Please give back word for word the lines below, from the first one through the one with "# follow the".

::::

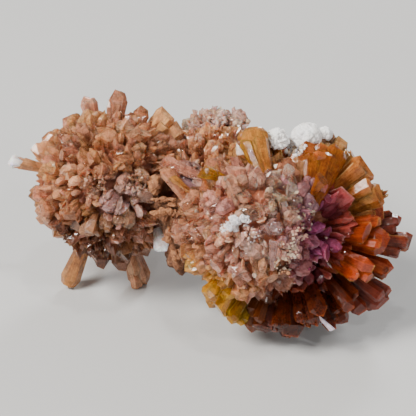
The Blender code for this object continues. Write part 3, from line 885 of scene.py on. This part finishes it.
chance = random.Random(8)
rock_lumps = [
    lump(f"rock_{i}", middle, half_size, 6, 0.7, 0.6, 9 + i)
    for i, (middle, half_size) in enumerate(ROCK_LUMPS)
]
for rock in rock_lumps:
    hollowed(rock)
pieces["rusty_rock"] = joined("rusty_rock", rock_lumps)
bright = ridge_lumps("rib", seen_at(-17.0, 3.6, 2.6), seen_at(-12.9, 3.3, 2.6), 0.48, 4, chance)
bright += ridge_lumps("ledge", seen_at(-17.2, 2.3, 2.8), seen_at(-13.2, 2.2, 2.9), 0.55, 4, chance)
bright.append(lump("dome", seen_at(-17.0, 5.8, 1.4), (1.1, 1.35, 1.3), 5, 0.35, 1.0, 2))
NODULES = ((-15.2, -1.0, 1.0), (-13.0, -1.9, 1.1), (-12.0, -3.2, 1.2), (-14.2, -3.2, 1.0))
for across, up, size in NODULES:
    bright.append(lump("nodule", seen_at(across, up, 0.6), (size, 0.9 * size, size), 4, 0.5, 1.4, across))
pieces["tan_rock"] = joined("tan_rock", bright)
for name in ("rusty_rock", "tan_rock"):
    print(name, len(pieces[name].data.polygons), "faces")

# %% [markdown]
# The crust is a cauliflower: rounded heads with smaller rounded buds on them. The buds
# follow the golden spiral too, and each is sunk in its head by more than half.

# %% White crust
def powdery(name, lumps, buds, roughness, chance):
    """Rounded lumps with lower ones grown on them."""
    heads = []
    for middle, half_size in lumps:
        heads.append(lump(f"{name}_head", middle, half_size, 5, roughness, 1.1, 3))
        for direction in spiral_directions(buds, 0.25, chance):
            direction.normalize()
            share = chance.uniform(0.35, 0.6)
            place = seen_at(*(a * b * (1.0 - share) for a, b in zip(direction, half_size)), middle)
            size = 1.06 * share * min(half_size)
            heads.append(lump(f"{name}_bud", place, (size,) * 3, 4, 0.5 * roughness, 2.0, 5))
    return joined(name, heads)


BUDS = 18
CRUST_ROUGHNESS = {"white_crust_top": 0.25, "white_crust_ridge": 0.6}
chance = random.Random(3)
for name, lumps in CRUST_LUMPS.items():
    pieces[f"{name}_buds"] = powdery(f"{name}_buds", lumps, BUDS, CRUST_ROUGHNESS[name], chance)
    print(name, len(pieces[f"{name}_buds"].data.polygons), "faces")

# %% [markdown]
# ## Shader arithmetic
# A finish is a graph of nodes, but most of it is sums and products. This small class wraps
# one output of a node, so that an expression such as 1 - mask adds the Math node itself.
# Everything else is added by one method, which takes the node's type, its settings and the
# values or links of its inputs.

# %% Shader helpers
class Shade:
    """One output of a node in a finish."""

    def __init__(self, finish, socket):
        self.finish = finish
        self.socket = socket

    def math(self, operation, *others):
        inputs = dict(enumerate((self, *others)))
        return self.finish.add("Math", {"operation": operation}, inputs)

    def __add__(self, other):
        return self.math("ADD", other)

    def __sub__(self, other):
        return self.math("SUBTRACT", other)

    def __mul__(self, other):
        return self.math("MULTIPLY", other)

    def __rsub__(self, other):
        return self.finish.add("Math", {"operation": "SUBTRACT"}, {0: other, 1: self})

    __radd__ = __add__
    __rmul__ = __mul__

    def clamped(self):
        return self.finish.add("Clamp", {}, {"Value": self})

    def between(self, low, high):
        """0 below low, 1 above high, and smooth between."""
        return self.finish.add(
            "MapRange",
            {"interpolation_type": "SMOOTHSTEP"},
            {"Value": self, "From Min": low, "From Max": high},
        )


class Finish:
    """A material, and the one way that nodes get into it."""

    def __init__(self, name):
        self.material = bpy.data.materials.new(name)
        self.material.use_nodes = True
        self.tree = self.material.node_tree
        self.tree.nodes.clear()

    def add(self, kind, settings=None, inputs=None, output=0):
        node = self.tree.nodes.new("ShaderNode" + kind)
        for key, value in (settings or {}).items():
            setattr(node, key, value)
        for key, value in (inputs or {}).items():
            if isinstance(value, Shade):
                self.tree.links.new(value.socket, node.inputs[key])
            else:
                node.inputs[key].default_value = value
        return Shade(self, node.outputs[output])

    def mixed(self, factor, first, second, blend="MIX"):
        """Two colours in a Mix node."""
        colours = {0: factor}
        for key, value in ((6, first), (7, second)):
            colours[key] = value if isinstance(value, Shade) else (*value, 1)
        return self.add("Mix", {"data_type": "RGBA", "blend_type": blend}, colours, 2)

    def noise(self, vector, scale, detail=3, roughness=0.5):
        inputs = {"Vector": vector, "Scale": scale, "Detail": detail, "Roughness": roughness}
        return self.add("TexNoise", {}, inputs)

    def shown(self, surface):
        output = self.tree.nodes.new("ShaderNodeOutputMaterial")
        self.tree.links.new(surface.socket, output.inputs["Surface"])
        return self.material


print("finishes are built from expressions")

# %% [markdown]
# ## Creedite
# A blade is clear where it is thin and sound, and milky where it is full of tiny cracks, so
# its finish is two shaders mixed: tinted glass, and a waxy body that light sinks into. The
# clearness that was given to each blade decides how much there is of each, and clouds of
# noise break it up. Growth lines run along the blade, as a fine bump. Light crosses the
# surface of a clear blade twice, so its glass gets the square root of the blade's colour.

# %% Creedite finish
def creedite(name, clearer, glow):
    """clearer is added to every blade's clearness, and glow is how deep light sinks in, in metres."""
    finish = Finish(name)
    tint = finish.add("Attribute", {"attribute_name": "blade_colour"})
    clear = finish.add("Attribute", {"attribute_name": "blade_clear"}, output=2)
    place = finish.add("Attribute", {"attribute_name": "blade_place"}, output=1)
    clouds = finish.noise(place, 0.9, 4, 0.6)
    cracks = finish.noise(place, 3.5, 5, 0.7)
    milk = (clouds * 0.6 + cracks * 0.4).between(0.4, 0.6)
    depth = finish.add("SeparateXYZ", {}, {0: place}, 2)
    near_tip = depth.between(-4.0, -0.3)
    along = finish.add("VectorMath", {"operation": "MULTIPLY"}, {0: place, 1: (1.0, 1.0, 0.1)})
    lines = finish.noise(along, 5.0, 4, 0.65)
    grains = finish.add("TexVoronoi", {"feature": "F1"}, {"Vector": place, "Scale": 2.6}, 0)
    height = lines * 0.6 + cracks * 0.2 + grains * 0.3 + clouds * 2.0
    bump = finish.add("Bump", {}, {"Strength": 0.16, "Distance": 0.00016, "Height": height})
    # Real colour and painted shade: blades grow darker and redder towards the root, partly their deeper
    # colour at the base, partly painted shade in the gaps between the blades
    rusty = finish.mixed(0.7 - 0.7 * near_tip, tint, (0.5, 0.3, 0.24), "MULTIPLY")
    streaked = finish.mixed(0.4 * lines.between(0.5, 0.36), rusty, (0.4, 0.26, 0.2), "MULTIPLY")
    frosted = finish.mixed(1.0, tint, (0.38, 0.45, 0.5), "DODGE")
    body_tint = finish.mixed(0.3 * lines.between(0.5, 0.66) + 0.2 * milk, streaked, frosted)
    body = finish.add(
        "BsdfPrincipled",
        {"subsurface_method": "RANDOM_WALK"},
        {
            "Base Color": body_tint,
            "Roughness": 0.06,
            "IOR": 1.46,
            "Subsurface Weight": 0.85,
            "Subsurface Radius": (1.0, 0.7, 0.5),
            "Subsurface Scale": glow,
            "Normal": bump,
        },
    )
    glass_tint = finish.add("Gamma", {}, {"Color": tint, "Gamma": 0.5})
    glass = finish.add(
        "BsdfPrincipled",
        {},
        {
            "Base Color": glass_tint,
            "Roughness": 0.02,
            "IOR": 1.46,
            "Transmission Weight": 1.0,
            "Normal": bump,
        },
    )
    share = 0.88 * (clear + clearer + 0.1 + 0.12 * near_tip - 0.35 * milk).clamped()
    return finish.shown(finish.add("MixShader", {}, {0: share, 1: body, 2: glass}))


def powder(name):
    finish = Finish(name)
    tint = finish.add("Attribute", {"attribute_name": "blade_colour"})
    inputs = {
        "Base Color": tint,
        "Roughness": 0.75,
        "Subsurface Weight": 0.6,
        "Subsurface Radius": (1.0, 0.8, 0.6),
        "Subsurface Scale": 0.0003,
    }
    return finish.shown(finish.add("BsdfPrincipled", {}, inputs))


# The first one whose word is in a piece's name is used.
BLADE_FINISHES = {
    "fan": creedite("deep_orange_creedite", 0.0, 0.002),
    "large": creedite("creedite", 0.1, 0.0005),
    "blades": creedite("clearer_creedite", 0.2, 0.0005),
}
for name, piece in pieces.items():
    if "blades" in name:
        finish = next(finish for word, finish in BLADE_FINISHES.items() if word in name)
        piece.data.materials.append(finish)
pieces["powder_grains"].data.materials.append(powder("powder"))
print("creedite on", sum("blades" in name for name in pieces), "pieces")

# %% [markdown]
# ## Rock, crust and core
# The cores are the same mineral gone milky, stained by rust. The rock is opaque, rust brown
# and tan, made darker inside the hollow as painted shade and lighter tan where it stands out
# as painted light, and the crust is chalk white with a little cream.
# Noise in the object's own place gives the colour and the grain of all of them.

# %% Rock, crust and core finishes
Stone = namedtuple("Stone", "pieces base blotches grains scale roughness depth", defaults=[0.0002])
STONES = {
    "milky_core": Stone("grown_cores", (0.24, 0.07, 0.03), (0.14, 0.04, 0.02), (0.4, 0.18, 0.1), 400, 0.5),
    "rosy_core": Stone("core_front", (0.4, 0.13, 0.06), (0.28, 0.08, 0.04), (0.56, 0.3, 0.2), 400, 0.5),
    # Painted shade and light: the rusty rock is darkened for the hollow, and the tan rock is its lighter,
    # lit copy where it stands out
    "rusty_rock": Stone("rusty", (0.2, 0.075, 0.03), (0.09, 0.035, 0.015), (0.4, 0.18, 0.08), 500, 0.85),
    "tan_rock": Stone("tan", (0.38, 0.16, 0.065), (0.2, 0.075, 0.03), (0.56, 0.3, 0.15), 600, 0.8),
    "chalky_crust": Stone(
        "crust", (0.92, 0.91, 0.9), (0.85, 0.82, 0.78), (0.95, 0.95, 0.94), 700, 0.8, 0.0001
    ),
}


def mottled(name, stone):
    finish = Finish(name)
    place = finish.add("TexCoord", output=3)
    blotches = finish.noise(place, stone.scale, 4, 0.6).between(0.38, 0.62)
    grain = finish.noise(place, stone.scale * 5, 5, 0.7)
    colour = finish.mixed(blotches, stone.base, stone.blotches)
    colour = finish.mixed(grain.between(0.55, 0.7), colour, stone.grains)
    bump = finish.add("Bump", {}, {"Strength": 0.7, "Distance": stone.depth, "Height": grain})
    inputs = {"Base Color": colour, "Roughness": stone.roughness, "Normal": bump}
    return finish.shown(finish.add("BsdfPrincipled", {}, inputs))


for finish_name, stone in STONES.items():
    finish = mottled(finish_name, stone)
    for name, piece in pieces.items():
        if stone.pieces in name:
            piece.data.materials.append(finish)
print(len(bpy.data.materials), "finishes")

# %% [markdown]
# ## Riding on the frame
# Each piece is tied to the frame's one body and takes the place of the plain solid it
# dresses.

# %% Tie the pieces to the frame
CRYSTALS = ("creedite_crystals", "orange_creedite")
STANDS_FOR = {
    "blades": CRYSTALS,
    "core": CRYSTALS,
    "grains": CRYSTALS,
    "rock": ("matrix_rock", "brown_rock"),
    "crust_top": ("white_crust_top", "white_crust"),
    "crust_ridge": ("white_crust_ridge", "white_crust"),
}
for name, piece in pieces.items():
    node, slot = next(pair for key, pair in STANDS_FOR.items() if key in name)
    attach(piece, "root")
    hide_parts(node)
print(len(pieces), "pieces ride on the frame")

# %% [markdown]
# ## Floor, light and camera
# The cluster lies on a plain pale floor. One broad light from the upper left and a weaker
# one from the right keep the shading soft, as in a studio, and a narrow one behind lights
# the edges of the clear blades. Four small faint lamps add the sparkle of their facets.

# %% Floor and light
FLOOR_SIZE = 6
bpy.ops.mesh.primitive_plane_add(size=FLOOR_SIZE)
floor = bpy.context.object
floor.name = "floor"
pale = Finish("pale_floor")
pale_surface = pale.add("BsdfPrincipled", {}, {"Base Color": (0.55, 0.55, 0.54, 1), "Roughness": 0.7})
floor.data.materials.append(pale.shown(pale_surface))

world = bpy.data.worlds.new("soft_room")
world.use_nodes = True
room = world.node_tree.nodes["Background"]
room.inputs["Color"].default_value = (1.0, 0.96, 0.93, 1)
room.inputs["Strength"].default_value = 0.22
bpy.context.scene.world = world


LIT_POINT = Vector((0, 0, 0.012))


def soft_light(name, place, size, power, colour=(1, 1, 1)):
    light = bpy.data.lights.new(name, "AREA")
    light.shape = "DISK"
    light.size = size
    light.energy = power
    light.color = colour
    obj = bpy.data.objects.new(name, light)
    obj.location = place
    obj.rotation_euler = (LIT_POINT - obj.location).to_track_quat("-Z", "Y").to_euler()
    bpy.context.scene.collection.objects.link(obj)


soft_light("key", (-0.32, -0.18, 0.40), 0.24, 5.2, (1.0, 0.97, 0.93))
soft_light("fill", (0.4, -0.35, 0.25), 0.12, 0.55, (0.93, 0.96, 1.0))
soft_light("edge", (0.12, 0.4, 0.3), 0.12, 1.2)
GLINTS = ((-0.1, -0.5, 0.2), (0.22, -0.3, 0.42), (-0.5, -0.3, 0.1), (0.05, -0.1, 0.55))
for i, place in enumerate(GLINTS):
    soft_light(f"glint_{i}", place, 0.04, 0.45)
print("three lights and four faint lamps")

# %% [markdown]
# The camera stands far off with a long lens, as for a close photograph of a small thing, and
# looks down at thirty degrees. The right ball's place in the photograph says where it aims.

# %% Camera
PIXEL_MM = 0.128
PHOTO_MIDDLE = 208
RIGHT_BALL_PIXEL = (288, 230)
SENSOR = 36
DISTANCE = 600
aim = seen_at(
    (PHOTO_MIDDLE - RIGHT_BALL_PIXEL[0]) * PIXEL_MM,
    (RIGHT_BALL_PIXEL[1] - PHOTO_MIDDLE) * PIXEL_MM,
    0,
)
camera_data = bpy.data.cameras.new("camera")
camera_data.sensor_width = SENSOR
camera_data.clip_start = 0.01
camera_data.lens = SENSOR * DISTANCE / (2 * PHOTO_MIDDLE * PIXEL_MM)
camera = bpy.data.objects.new("camera", camera_data)
camera.matrix_world = Matrix.Translation((aim + DISTANCE * TOWARDS) * MM) @ FROM_VIEW.to_4x4()
bpy.context.scene.collection.objects.link(camera)
bpy.context.scene.camera = camera
print("lens, mm:", round(camera_data.lens))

::::

WORKED SOLUTION:
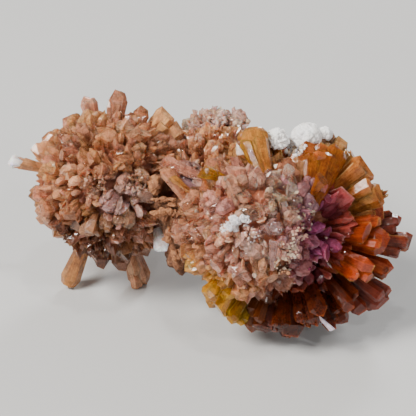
The Blender code for this object continues. Write part 3, from line 885 of scene.py on. This part finishes it.
chance = random.Random(8)
rock_lumps = [
    lump(f"rock_{i}", middle, half_size, 6, 0.7, 0.6, 9 + i)
    for i, (middle, half_size) in enumerate(ROCK_LUMPS)
]
for rock in rock_lumps:
    hollowed(rock)
pieces["rusty_rock"] = joined("rusty_rock", rock_lumps)
bright = ridge_lumps("rib", seen_at(-17.0, 3.6, 2.6), seen_at(-12.9, 3.3, 2.6), 0.48, 4, chance)
bright += ridge_lumps("ledge", seen_at(-17.2, 2.3, 2.8), seen_at(-13.2, 2.2, 2.9), 0.55, 4, chance)
bright.append(lump("dome", seen_at(-17.0, 5.8, 1.4), (1.1, 1.35, 1.3), 5, 0.35, 1.0, 2))
NODULES = ((-15.2, -1.0, 1.0), (-13.0, -1.9, 1.1), (-12.0, -3.2, 1.2), (-14.2, -3.2, 1.0))
for across, up, size in NODULES:
    bright.append(lump("nodule", seen_at(across, up, 0.6), (size, 0.9 * size, size), 4, 0.5, 1.4, across))
pieces["tan_rock"] = joined("tan_rock", bright)
for name in ("rusty_rock", "tan_rock"):
    print(name, len(pieces[name].data.polygons), "faces")

# %% [markdown]
# The crust is a cauliflower: rounded heads with smaller rounded buds on them. The buds
# follow the golden spiral too, and each is sunk in its head by more than half.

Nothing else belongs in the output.